Browse Source

mce: acpi/apei: Add comments to clarify usage of the various bitfields in the MCA subsystem

There is some confusion about the 'mce_poll_banks' and 'mce_banks_owned'
per-cpu bitmaps.  Provide comments so that we all know exactly what these
are used for, and why.

Signed-off-by: Naveen N. Rao <naveen.n.rao@linux.vnet.ibm.com>
Acked-by: Borislav Petkov <bp@suse.de>
Signed-off-by: Tony Luck <tony.luck@intel.com>
Naveen N. Rao 12 years ago
parent
commit
0644414e62
2 changed files with 16 additions and 1 deletions
  1. 4 1
      arch/x86/kernel/cpu/mcheck/mce.c
  2. 12 0
      arch/x86/kernel/cpu/mcheck/mce_intel.c

+ 4 - 1
arch/x86/kernel/cpu/mcheck/mce.c

@@ -89,7 +89,10 @@ static DECLARE_WAIT_QUEUE_HEAD(mce_chrdev_wait);
 static DEFINE_PER_CPU(struct mce, mces_seen);
 static int			cpu_missing;
 
-/* MCA banks polled by the period polling timer for corrected events */
+/*
+ * MCA banks polled by the period polling timer for corrected events.
+ * With Intel CMCI, this only has MCA banks which do not support CMCI (if any).
+ */
 DEFINE_PER_CPU(mce_banks_t, mce_poll_banks) = {
 	[0 ... BITS_TO_LONGS(MAX_NR_BANKS)-1] = ~0UL
 };

+ 12 - 0
arch/x86/kernel/cpu/mcheck/mce_intel.c

@@ -24,6 +24,18 @@
  * Also supports reliable discovery of shared banks.
  */
 
+/*
+ * CMCI can be delivered to multiple cpus that share a machine check bank
+ * so we need to designate a single cpu to process errors logged in each bank
+ * in the interrupt handler (otherwise we would have many races and potential
+ * double reporting of the same error).
+ * Note that this can change when a cpu is offlined or brought online since
+ * some MCA banks are shared across cpus.
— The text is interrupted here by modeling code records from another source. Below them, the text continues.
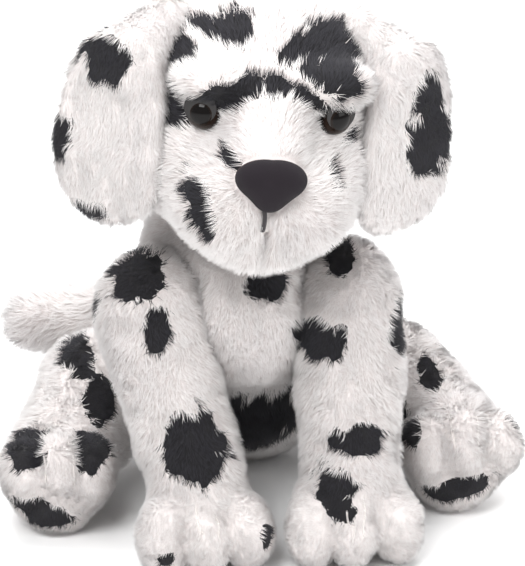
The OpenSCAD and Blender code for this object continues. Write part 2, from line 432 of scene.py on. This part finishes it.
def grow(name, obj, flow, seed, hidden=None, length=PILE, per_mm2=PILE_PER_MM2, lean=0.54, dark=None,
         trim=None):
    """Plants the pile on a skin: a white piece and, where there are spots, a black one."""
    rng = np.random.default_rng(seed)
    root, normal = scatter(obj, per_mm2, rng)
    keep = ~((root[:, 2] < 1.5) & (normal[:, 2] < -0.7))
    if hidden is not None:
        keep &= ~hidden(root, normal)
    root, normal = root[keep], normal[keep]
    count = len(root)
    wander = np.stack([w(root) for w in swirl], 1)
    bend = np.stack([w(root) for w in tuft_bend], 1)
    comb = flow(root, normal) + 0.24 * wander + 0.26 * bend + 0.34 * rng.normal(size=(count, 3))
    comb = unit(comb - (comb * normal).sum(1)[:, None] * normal)
    heading = unit(normal * (1 - lean) + comb * lean)
    size = length * rng.uniform(0.75, 1.15, count) * (trim(root) if trim else 1.0)
    tip = root + heading * size[:, None]

    lead = rng.choice(count, count // 26, replace=False)
    tree = kdtree.KDTree(len(lead))
    for i, j in enumerate(lead):
        tree.insert(root[j], i)
    tree.balance()
    nearest = lead[np.array([tree.find(p)[1] for p in root])]
    pull = rng.uniform(0.1, 0.5, count)[:, None]
    goal = tip[nearest] + (root - root[nearest]) * 0.35
    tip = tip * (1 - pull) + goal * pull
    tip[:, 2] = np.maximum(tip[:, 2], FLOOR_GAP)
    root = root - normal * 0.4
    width = STRAND_W * rng.uniform(0.8, 1.25, count)
    shade = np.clip(0.5 + 0.16 * rng.normal(size=count) + 0.12 * lumps(root), 0.02, 0.98)
    black = np.zeros(count, bool)
    if dark is not None:
        black = dark(root) + 0.06 * rng.normal(size=count) > 0
    tip[black] = root[black] + (tip[black] - root[black]) * 0.82
    made = []
    for word, chosen in (("white", np.nonzero(~black)[0]), ("black", np.nonzero(black)[0])):
        for part, some in enumerate(np.array_split(chosen, len(chosen) // 60000 + 1)):
            if len(some) < 20:
                continue
            piece = strands(f"{name}_pile_{word}_{part}", root[some], tip[some], width[some], shade[some],
                            normal[some])
            piece.data.materials.append(PILE_MATERIAL[word])
            made.append(piece)
    return made


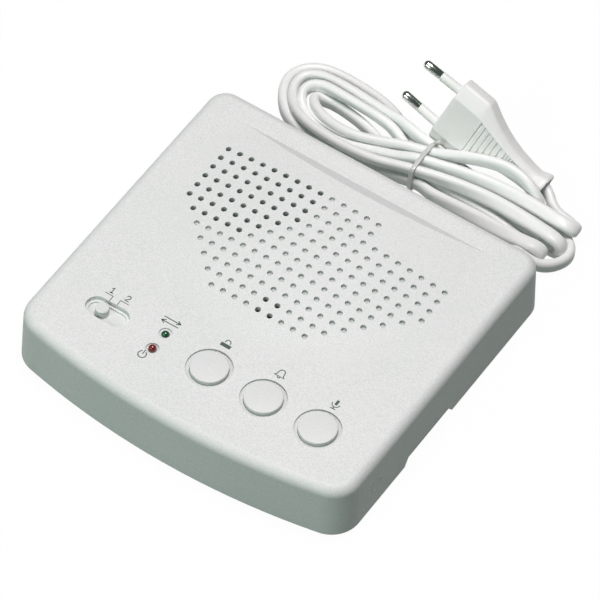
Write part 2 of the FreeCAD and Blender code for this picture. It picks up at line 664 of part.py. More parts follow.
fuse_x = 30.0
fuse_y = 44.0
fuse_radius = 2.5
fuse_half = 10.0
fuse_z = board_top + 4.4
mains_fuse = Part.makeCylinder(fuse_radius, 2.0 * fuse_half, V(fuse_x - fuse_half, fuse_y, fuse_z), V(1, 0, 0))
save(mains_fuse, "mains_fuse")
clips = []
for side in (-1, 1):
    x = fuse_x + side * (fuse_half - 2.8)
    clip = block(x - 2.2, x + 2.2, fuse_y - 3.3, fuse_y + 3.3, board_top, fuse_z + 1.6)
    bore = Part.makeCylinder(fuse_radius + 0.03, 8.0, V(x - 4.0, fuse_y, fuse_z), V(1, 0, 0))
    clip = clip.cut([bore, block(x - 4.0, x + 4.0, fuse_y - 2.0, fuse_y + 2.0, fuse_z, fuse_z + 5.0)])
    clips.append(clip)
save(Part.makeCompound(clips), "fuse_clips")

coupling_x = 13.0
coupling_y = 44.0
coupling = turned([(0, 0), (6.0, 0), (6.0, 1.5), (4.6, 1.5), (4.6, 9.5), (6.0, 9.5), (6.0, 11.0), (0, 11.0)], 0, 0)
coupling.translate(V(coupling_x, coupling_y, board_top))
save(coupling, "line_coupling_coil")
save(block(28.0, 46.0, 30.0, 37.0, board_top, board_top + 12.0), "line_capacitor")
save(block(49.0, 60.0, 42.0, 49.5, board_top, board_top + 8.0), "mains_terminal_block")


def wire_run(points, radius, first_way, last_way):
    # soft wire along a smooth curve through the points, square to the faces it joins
    curve = Part.BSplineCurve()
    curve.interpolate(Points=[V(*p) for p in points], InitialTangent=first_way, FinalTangent=last_way)
    edge = curve.toShape()
    section = Part.Wire([Part.makeCircle(radius, V(*points[0]), first_way)])
    return Part.Wire([edge]).makePipeShell([section], True, True)


wire_radius = 0.6
down = V(0, 0, -1)
terminal_top = board_top + 8.0
mains_wires = [wire_run([(cord_exit_x + k, relief_tail_y, cord_exit_z),
                         (cord_exit_x - 2.0 + 1.4 * k, 50.5, terminal_top + 2.6),
                         (cord_exit_x - 2.5 + 1.6 * k, 47.0, terminal_top)], wire_radius, V(0, -1, 0), down)
               for k in (-1.3, 1.3)]
save(Part.makeCompound(mains_wires), "inner_mains_wires")
speaker_wires = [wire_run([(-8.0 + k, 33.0, clip_level), (0.0 + k, 29.0, 14.0), (6.5 + k, 27.0, board_top)],
                          wire_radius, down, down) for k in (-0.8, 0.8)]
save(Part.makeCompound(speaker_wires), "speaker_wires")
microphone_wires = [wire_run([(microphone_x + k, microphone_y, capsule_bottom),
                              (microphone_x - 0.7 + k, microphone_y - 1.5, 15.0),
                              (microphone_x - 1.4 + k, microphone_y - 3.0, board_top)], 0.5, down, down)
                    for k in (-0.9, 0.9)]
save(Part.makeCompound(microphone_wires), "microphone_wires")

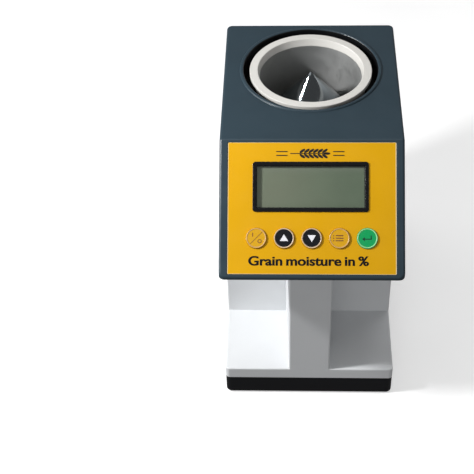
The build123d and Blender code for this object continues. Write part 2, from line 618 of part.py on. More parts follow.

When a cpu is offlined, cmci_clear()
+ * disables CMCI on all banks owned by the cpu and clears this bitfield. At
+ * this point, cmci_rediscover() kicks in and a different cpu may end up
+ * taking ownership of some of the shared MCA banks that were previously
+ * owned by the offlined cpu.
+ */
 static DEFINE_PER_CPU(mce_banks_t, mce_banks_owned);
 
 /*